Hundreds met in Colorado City for the fifth Cline Shale Summit, one in a series of meeting designed to help west Texas communities prepare for the coming oil boom.
Several representatives from agencies across the state offered advice. Many had either seen or researched the effects of past booms.
"Whatford city, North Dakota. Ever heard of it? In 2009 the population was 1,500. Today it's 7,500," said Jeff Labenz-Hough of HDR, Inc.
The city lies within the Baaken Shale oil play in North Dakota. The experiences of cities like Whatford are shaping plans for Texas counties that lie within the Cline Shale.
"The oil and gas business is pretty much the same everywhere. So the impacts they're having in the Bakken are the same impacts as in Eagle Ford and the same you'll see here," said Labenz-Hough.
He said towns need to be prepared for a huge population increase.
"Start planning at a regional level, at a county level at a city level, because if you don't plan what your community will look like in ten years, someone else is going to do it for you," said Labenz-Hough.
Colorado City is trying to stay ahead, along with the rest of the affected towns.
"We're not nearly as prepared as we need to be but we're in the process so we're trying to get ahead of the game," said Mitchell County Judge Ray Mayo.

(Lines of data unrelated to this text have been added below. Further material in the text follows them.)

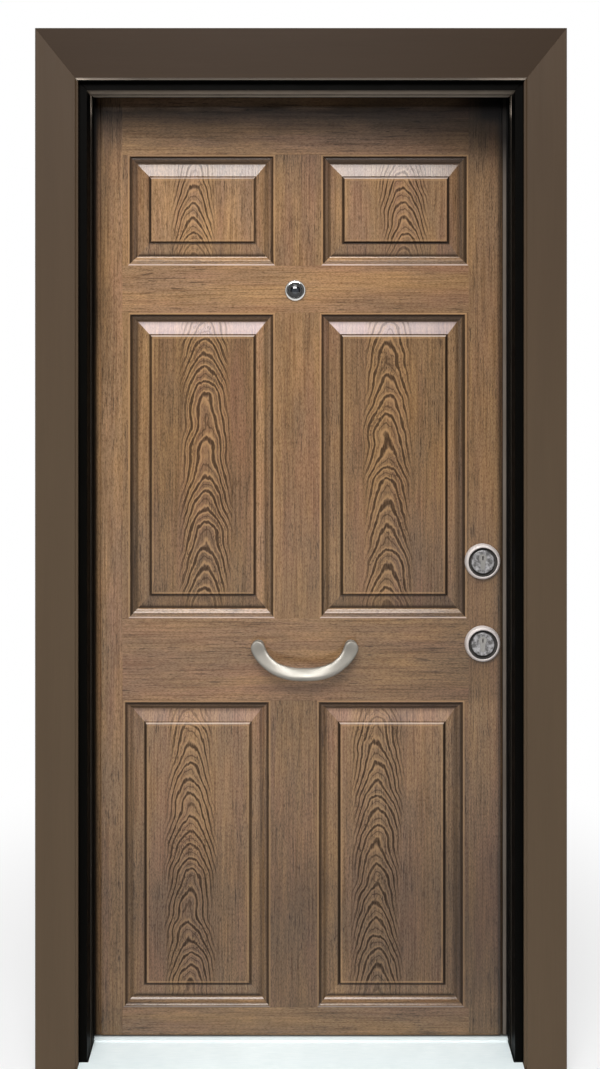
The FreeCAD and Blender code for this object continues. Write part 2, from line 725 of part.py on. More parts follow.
def hinge_leaf_plate(name, count):
    middle = hinge_middle(count)
    web = ("-leaf_half - 1", "-leaf_half - 1 + hinge_web")
    return hinge_half(f"hinge_leaf_plate_{name}", (web[0], "-leaf_half + 42"), "leaf_thick", web,
                      f"{middle} + knuckle_gap", f"{middle} + hinge_half", middle, "pin_fit")


def hinge_pins():
    """Three pins, each with a round head at both ends."""
    pins = []
    for count, name in enumerate(HINGES):
        middle = hinge_middle(count)
        label = f"hinge_pin_{name}"
        low = f"{middle} - hinge_half - pin_head_tall"
        shank = rod(f"{label}_shank", "z", "pin_radius", ("hinge_x", "hinge_y", low),
                    "2 * (hinge_half + pin_head_tall)")
        foot = rod(f"{label}_foot", "z", "pin_head", ("hinge_x", "hinge_y", low), "pin_head_tall")
        head = rod(f"{label}_head", "z", "pin_head",
                   ("hinge_x", "hinge_y", f"{middle} + hinge_half + 0.3"), "pin_head_tall - 0.3")
        pins.append(fuse(label, shank, foot, head))
    return group("hinge_pins", *pins)


# ---- Leaf ----

# The panel moulding as (in from the panel's edge, depth), from the stile to the raised field.
MOULDING = [
    ("0", "0"),
    ("2.5", "0"),
    ("4", "2.4"),
    ("5.5", "2.4"),
    ("6.5", "1"),
    ("14.5", "8.2"),
    ("17", "8.6"),
    ("border - 4", "3.2"),
    ("border - 2.8", "4.4"),
    ("border - 1.5", "4.4"),
    ("border", "field_depth"),
]
BEAD_SIDE = 4
BEAD_BULGE = -1.2

PANELS = [(row, column) for row in ("top", "middle", "bottom") for column in ("left", "right")]


def panel_window(row, column):
    """Left, bottom, right and top of a pressed panel."""
    middle = f"{row}_{column}_x"
    low = f"{row}_panel_low"
    return f"{middle} - panel_wide / 2", low, f"{middle} + panel_wide / 2", f"{low} + {row}_panel_tall"


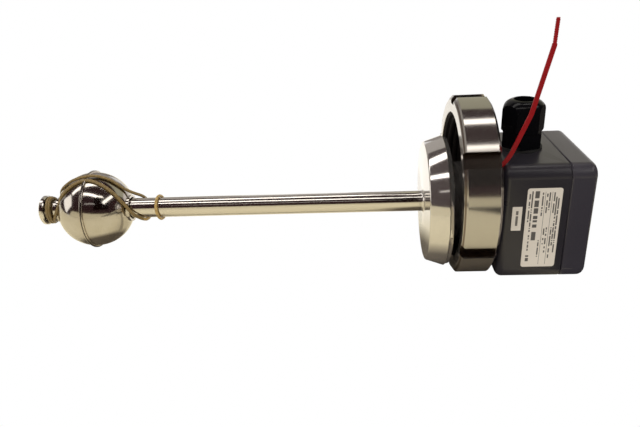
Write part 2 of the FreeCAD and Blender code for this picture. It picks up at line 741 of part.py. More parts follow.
def lead_wires():
    """Leads from the board's upper end to the terminal block."""
    start_z = TUBE_SOCKET - BOARD_END_GAP
    end_z = BLOCK_Z + LEAD_HEIGHT
    bend = LEAD_BEND_R
    dip = bend * (1 - math.sqrt(0.5))
    leads = []
    for index in range(LEAD_COUNT):
        y = (index - (LEAD_COUNT - 1) / 2) * LEAD_PITCH
        start = Vector(0, y, start_z)
        rise = Vector(0, y, end_z - bend)
        middle = Vector(dip, y, end_z - dip)
        turned = Vector(bend, y, end_z)
        path = Part.Wire([
            Part.LineSegment(start, rise).toShape(),
            Part.Arc(rise, middle, turned).toShape(),
            Part.LineSegment(turned, Vector(BLOCK_X, y, end_z)).toShape(),
        ])
        section = Part.Wire(Part.makeCircle(LEAD_R, start, Z_AXIS))
        leads.append(path.makePipeShell([section], True, True))
    return Part.makeCompound(leads)


def terminal_places():
    """Places of the clamping screws along the block."""
    x = BLOCK_X + BLOCK_DEPTH / 2
    return [(x, (index - (TERMINALS - 1) / 2) * TERMINAL_PITCH) for index in range(TERMINALS)]


def terminal_block():
    top = BLOCK_Z + BLOCK_HEIGHT
    half = BLOCK_LENGTH / 2
    body = block(BLOCK_X, BLOCK_X + BLOCK_DEPTH, -half, half, BLOCK_Z, top)
    for x, y in terminal_places():
        body = body.cut(Part.makeCylinder(TERMINAL_R + TOUCH_GAP, TERMINAL_DEPTH, Vector(x, y, top - TERMINAL_DEPTH)))
    seat = BLOCK_Z + BLOCK_HEIGHT / 2
    for x, y in block_screw_places():
        shaft = Part.makeCylinder(BLOCK_SCREW_R + LOOSE_GAP, BLOCK_HEIGHT, Vector(x, y, BLOCK_Z))
        well = Part.makeCylinder(BLOCK_SCREW_HEAD_R + LOOSE_GAP, top - seat, Vector(x, y, seat))
        body = body.cut(shaft).cut(well)
    return body


def terminal_screws():
    seat = BLOCK_Z + BLOCK_HEIGHT - TERMINAL_DEPTH
    screws = []
    for x, y in terminal_places():
        screw = Part.makeCylinder(TERMINAL_R, TERMINAL_DEPTH - LOOSE_GAP, Vector(x, y, seat))
        slot = block(x - TERMINAL_R, x + TERMINAL_R, y - SCREW_SLOT / 2, y + SCREW_SLOT / 2,
                     seat + TERMINAL_DEPTH / 2, seat + TERMINAL_DEPTH)
        screws.append(screw.cut(slot))
    return Part.makeCompound(screws)


def block_screws():
    seat = BLOCK_Z + BLOCK_HEIGHT / 2
    shank = BLOCK_HEIGHT / 2 + BOSS_HEIGHT - LOOSE_GAP
    return Part.makeCompound([
        pan_screw(x, y, seat, shank, BLOCK_SCREW_HEAD_R, BLOCK_SCREW_R)
        for x, y in block_screw_places()])


def earth_screw():
    """Earth terminal: clamping plate under a pan-head screw."""
    seat = HEAD_FLOOR_Z + EARTH_PLATE_THICK
    half = EARTH_PLATE / 2
    plate = block(EARTH_X - half, EARTH_X + half, EARTH_Y - half, EARTH_Y + half, HEAD_FLOOR_Z, seat)
    shank = EARTH_PLATE_THICK + HEAD_FLOOR - 2 * LOOSE_GAP
    return plate.fuse(pan_screw(EARTH_X, EARTH_Y, seat, shank)).removeSplitter()


# ---- output -------------------------------------------------------------

def build_parts():
    return {
        "guide_tube": guide_tube(),
        "end_stop": end_stop(),
        "liner": liner(),
        "neck_gasket": neck_gasket(),
        "neck_screws": neck_screws(),
        "union_nut": union_nut(),
        "housing_base": housing_base(),
        "housing_lid": housing_lid(),
        "lid_gasket": lid_gasket(),
        "lid_screws": lid_screws(),
        "gland_washer": gland_washer(),
        "gland_body": gland_body(),
        "gland_locknut": gland_locknut(),
        "gland_seal": gland_seal(),
        "gland_cap": gland_cap(),
        "float_lower_half": float_half(-1),
        "float_upper_half": float_half(1),
        "float_bore_tube": float_bore_tube(),
        "float_magnet": float_magnet(),
        "rubber_band": rubber_band(),
        "rubber_band_loop": rubber_band_loop(),
        "cable_tie": cable_tie(),
        "reed_board": reed_board(),
        "reed_switches": reed_switches(),
        "lead_wires": lead_wires(),
        "terminal_block": terminal_block(),
        "terminal_screws": terminal_screws(),
        "block_screws": block_screws(),
        "earth_screw": earth_screw(),
    }


def main():
    os.makedirs("parts", exist_ok=True)
    for name, shape in build_parts().items():
        shape.exportStep("parts/" + name + ".step")
        print(name, len(shape.Solids), "solids, valid", shape.isValid(), round(shape.Volume, 1), "mm3")


main()
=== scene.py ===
import math

import bpy
from bpy.props import FloatProperty, FloatVectorProperty, IntProperty, PointerProperty
from mathutils import Matrix, Vector


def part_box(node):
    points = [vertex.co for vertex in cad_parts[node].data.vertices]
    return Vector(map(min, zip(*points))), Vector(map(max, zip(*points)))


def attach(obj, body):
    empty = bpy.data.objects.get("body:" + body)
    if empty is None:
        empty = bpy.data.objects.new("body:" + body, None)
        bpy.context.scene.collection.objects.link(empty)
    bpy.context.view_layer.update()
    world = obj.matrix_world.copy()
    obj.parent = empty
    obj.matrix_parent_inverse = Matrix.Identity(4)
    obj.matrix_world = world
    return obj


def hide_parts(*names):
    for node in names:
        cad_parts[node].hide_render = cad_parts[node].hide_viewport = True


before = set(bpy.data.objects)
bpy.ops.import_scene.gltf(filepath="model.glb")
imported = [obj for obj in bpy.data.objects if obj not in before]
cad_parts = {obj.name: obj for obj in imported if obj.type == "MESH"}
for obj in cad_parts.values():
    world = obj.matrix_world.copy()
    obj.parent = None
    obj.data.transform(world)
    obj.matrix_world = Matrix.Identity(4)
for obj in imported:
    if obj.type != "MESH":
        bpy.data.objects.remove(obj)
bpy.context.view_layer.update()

bl_info = {
    "name": "Float Level Switch",
    "version": (1, 0, 0),
    "blender": (4, 5, 0),
    "location": "View3D > Sidebar > Level Switch",
    "description": "Dresses the float level switch: metals, paint, labels, bands and its studio",
    "category": "Object",
}

MM = 0.001
NUT_LOW, NUT_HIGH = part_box("union_nut")
BASE_LOW, BASE_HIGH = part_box("housing_base")
LID_LOW, LID_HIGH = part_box("housing_lid")
TUBE_LOW, TUBE_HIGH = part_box("guide_tube")
BORE_LOW, BORE_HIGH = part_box("float_bore_tube")
BAND_LOW, BAND_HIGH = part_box("rubber_band")
LOOP_LOW, LOOP_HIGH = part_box("rubber_band_loop")
NECK_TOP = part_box("liner")[1].z

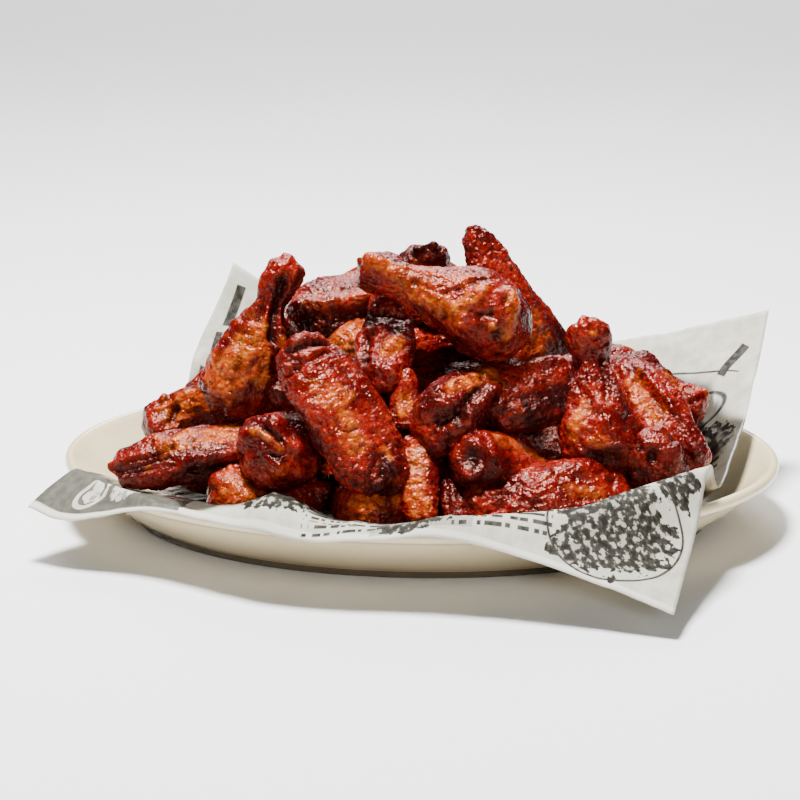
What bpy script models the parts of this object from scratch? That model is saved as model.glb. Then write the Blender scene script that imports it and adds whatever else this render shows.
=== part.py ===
"""Serving of glazed chicken wings heaped on a paper-lined oval platter.

Every wing is its own closed solid: a drumette, a flat or a wing tip, lofted through oval
sections from the thin end to the thick end.  The wings lie on a printed sheet of deli paper
in a stoneware platter.  Sizes in the tables are millimetres; the meshes are in metres.
Origin: middle of the platter's flat foot, +Z up, +X along the platter's long axis.
"""
import math

import bmesh
import bpy
import numpy as np
from mathutils import Vector
from mathutils.bvhtree import BVHTree

MM = 0.001
GAP = 0.3                         # clearance between touching pieces

# Platter: semi-axes of the foot and of the rim, and heights
FOOT_A, FOOT_B = 129.0, 82.0
RIM_A, RIM_B = 160.0, 109.0
PLATTER_H = 30.0
FLOOR_Z = 8.0                     # top of the floor inside
FOOT_H = 3.0
LIP_R = 2.6                       # radius of the rolled lip
WALL_STEPS = 4
PLATTER_SEGMENTS = 40

# Paper sheet: corners in plan, thickness, mesh
FRONT_LEFT = (-166.0, -60.0)
FRONT_RIGHT = (104.0, -141.0)
BACK_LEFT = (-95.0, 114.0)
BACK_RIGHT = (162.0, 76.0)
PAPER_T = 0.5
FRONT_EDGE_Z = 31.6               # front edge where it lies on the lip
PAPER_COLUMNS = 20
PAPER_ROWS = 14

# Sections along a wing: share of the length, half width, half thickness
DRUMETTE = ((0.00, 4.5, 4.0), (0.05, 8.6, 7.4), (0.14, 9.4, 8.0), (0.28, 7.6, 7.0),
            (0.47, 12.0, 10.5), (0.68, 17.6, 15.0), (0.85, 17.2, 15.0),
            (0.96, 11.5, 10.5), (1.00, 6.0, 5.5))
FLAT = ((0.00, 6.0, 3.2), (0.06, 12.0, 7.0), (0.24, 16.0, 8.6), (0.50, 18.6, 9.8),
        (0.78, 17.0, 10.0), (0.94, 12.0, 7.6), (1.00, 6.0, 3.6))
FAN = ((0.00, 2.5, 2.5), (0.05, 6.0, 5.0), (0.22, 9.0, 7.0), (0.50, 15.0, 9.0),
       (0.78, 20.5, 10.5), (0.94, 16.0, 8.0), (1.00, 8.0, 4.0))
TIP = ((0.00, 1.5, 1.5), (0.15, 4.0, 3.0), (0.45, 7.0, 4.5), (0.80, 8.0, 6.0),
       (0.95, 6.5, 5.0), (1.00, 3.0, 2.5))
SECTIONS = {"drumette": DRUMETTE, "flat": FLAT, "fan": FAN, "tip": TIP}
SECTION_POWER = 2.3               # a little squarer than an ellipse
FACING = (0.0, -0.6, 0.8)         # the broad side looks up and to the front at roll 0
WING_SEGMENTS = 8
HIDDEN_SEGMENTS = 6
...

"We have a long way to go before we're ready for a double population," said Sue Young, Director of the Economic Development Corporation of Mitchell County.
Young said 95 percent of the county has already been leased by oil companies.
New hotels are moving into the area as well, but housing remains an issue.
"There are no houses for rent, and very few to buy," said Young.
Labenz- Hough stressed the advantages of learning from past booms.
"This is the one time being fourth or fifth in line is a good thing, because you can see what number one and two are going through and learn from their mistakes," he said.
Colorado City is already working on redoing sewage systems, keeping up with water demands and addressing road issues.